Cependant, des exemples existent de groupes de jeunes garçons et filles qui,
s’organisant dans un centre social et culturel, partent en Palestine, bâtissent
un documentaire, le diffusent, s’engagent, prennent la parole. Il reste,
cependant, un travail très important de politisation, d’accompagnement dans la
compréhension de ce qui se passe au Proche et Moyen-Orient, par exemple.
Comment expliquer qu’un débat sur les révoltes arabes ou sur la Syrie ne
mobilise que très peu celles et ceux qui hier venaient en nombre pour la Palestine
ou contre la guerre en Irak ? En fait, la conscience autodidacte
constituée à partir de sites internet ou de lectures rapides sur des médias
soutenant pour certains des thèses complotistes circulant en boucles, ne leur
permet pas de saisir les bouillonnements qui affectent l’ensemble du monde, y
compris de la société dans laquelle ils ou elles sont inséré(e)s, qu’ils
(elles) le veuillent ou non.
Cette modeste contribution fondée sur notre militantisme
dans un quartier de Belfort et sur Delle n’offre pas un éclairage suffisant
pour mesurer le degré d’indépendance, d’émancipation des femmes d’origine
maghrébine.

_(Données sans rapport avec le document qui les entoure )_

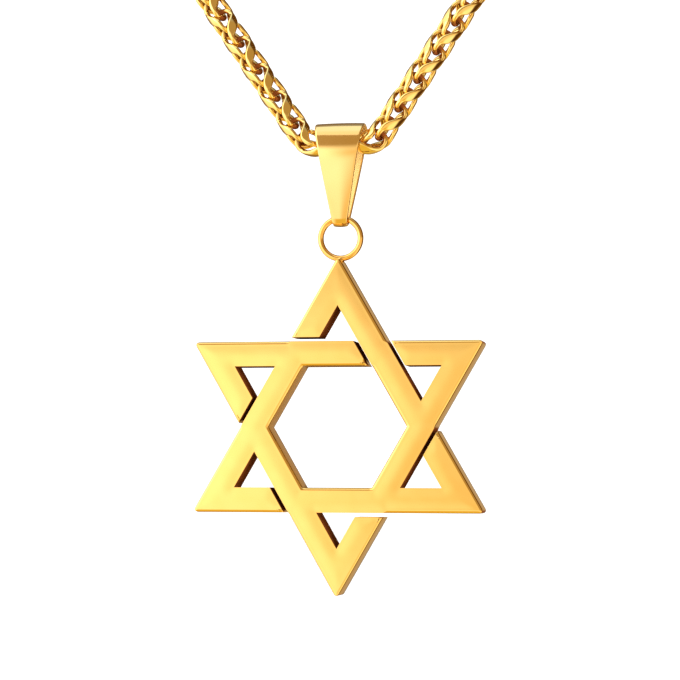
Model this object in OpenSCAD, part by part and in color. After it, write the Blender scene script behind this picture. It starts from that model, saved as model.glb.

Toutefois, notre sentiment ne s’accorde pas avec les clichés
largement répandus dans les médias. Il suffirait à notre sens de peu de choses
pour qu’une prise de conscience plus large puisse s’opérer et qu’un réel
déblocage se produise. Nous pensons que les « évènements », en Egypte
particulièrement, pourraient constituer des révélateurs insoupçonnés pour
autant que ne se répète pas la tragédie algérienne.